[What this task involves]
Copy out each line of the material below with no changes.

# start of Data provided

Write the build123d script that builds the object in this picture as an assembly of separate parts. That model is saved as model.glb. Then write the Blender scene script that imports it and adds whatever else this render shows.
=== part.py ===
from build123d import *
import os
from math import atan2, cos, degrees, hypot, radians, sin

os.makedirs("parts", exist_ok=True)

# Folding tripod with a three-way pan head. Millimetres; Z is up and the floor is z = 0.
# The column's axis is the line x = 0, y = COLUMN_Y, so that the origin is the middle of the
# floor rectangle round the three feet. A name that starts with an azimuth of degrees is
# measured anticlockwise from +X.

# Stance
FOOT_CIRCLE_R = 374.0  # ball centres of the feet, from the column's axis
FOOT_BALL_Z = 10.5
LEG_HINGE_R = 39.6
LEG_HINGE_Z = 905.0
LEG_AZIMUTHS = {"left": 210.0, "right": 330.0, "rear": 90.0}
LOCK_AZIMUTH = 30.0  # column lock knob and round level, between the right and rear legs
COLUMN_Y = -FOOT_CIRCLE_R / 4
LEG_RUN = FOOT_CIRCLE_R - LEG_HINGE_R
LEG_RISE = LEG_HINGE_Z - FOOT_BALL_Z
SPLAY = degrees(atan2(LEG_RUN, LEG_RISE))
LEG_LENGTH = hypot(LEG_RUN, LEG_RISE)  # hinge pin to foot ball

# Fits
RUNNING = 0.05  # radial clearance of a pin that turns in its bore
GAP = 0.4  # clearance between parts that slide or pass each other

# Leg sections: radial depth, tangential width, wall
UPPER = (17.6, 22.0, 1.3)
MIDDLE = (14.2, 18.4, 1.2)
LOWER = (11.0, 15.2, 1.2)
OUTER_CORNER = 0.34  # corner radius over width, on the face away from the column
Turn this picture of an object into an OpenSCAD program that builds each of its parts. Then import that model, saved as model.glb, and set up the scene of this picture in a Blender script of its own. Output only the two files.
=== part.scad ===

# end of Data provided

[Completed task]
Write the build123d script that builds the object in this picture as an assembly of separate parts. That model is saved as model.glb. Then write the Blender scene script that imports it and adds whatever else this render shows.
=== part.py ===
from build123d import *
import os
from math import atan2, cos, degrees, hypot, radians, sin

os.makedirs("parts", exist_ok=True)

# Folding tripod with a three-way pan head. Millimetres; Z is up and the floor is z = 0.
# The column's axis is the line x = 0, y = COLUMN_Y, so that the origin is the middle of the
# floor rectangle round the three feet. A name that starts with an azimuth of degrees is
# measured anticlockwise from +X.

# Stance
FOOT_CIRCLE_R = 374.0  # ball centres of the feet, from the column's axis
FOOT_BALL_Z = 10.5
LEG_HINGE_R = 39.6
LEG_HINGE_Z = 905.0
LEG_AZIMUTHS = {"left": 210.0, "right": 330.0, "rear": 90.0}
LOCK_AZIMUTH = 30.0  # column lock knob and round level, between the right and rear legs
COLUMN_Y = -FOOT_CIRCLE_R / 4
LEG_RUN = FOOT_CIRCLE_R - LEG_HINGE_R
LEG_RISE = LEG_HINGE_Z - FOOT_BALL_Z
SPLAY = degrees(atan2(LEG_RUN, LEG_RISE))
LEG_LENGTH = hypot(LEG_RUN, LEG_RISE)  # hinge pin to foot ball

# Fits
RUNNING = 0.05  # radial clearance of a pin that turns in its bore
GAP = 0.4  # clearance between parts that slide or pass each other

# Leg sections: radial depth, tangential width, wall
UPPER = (17.6, 22.0, 1.3)
MIDDLE = (14.2, 18.4, 1.2)
LOWER = (11.0, 15.2, 1.2)
OUTER_CORNER = 0.34  # corner radius over width, on the face away from the column
Turn this picture of an object into an OpenSCAD program that builds each of its parts. Then import that model, saved as model.glb, and set up the scene of this picture in a Blender script of its own. Output only the two files.
=== part.scad ===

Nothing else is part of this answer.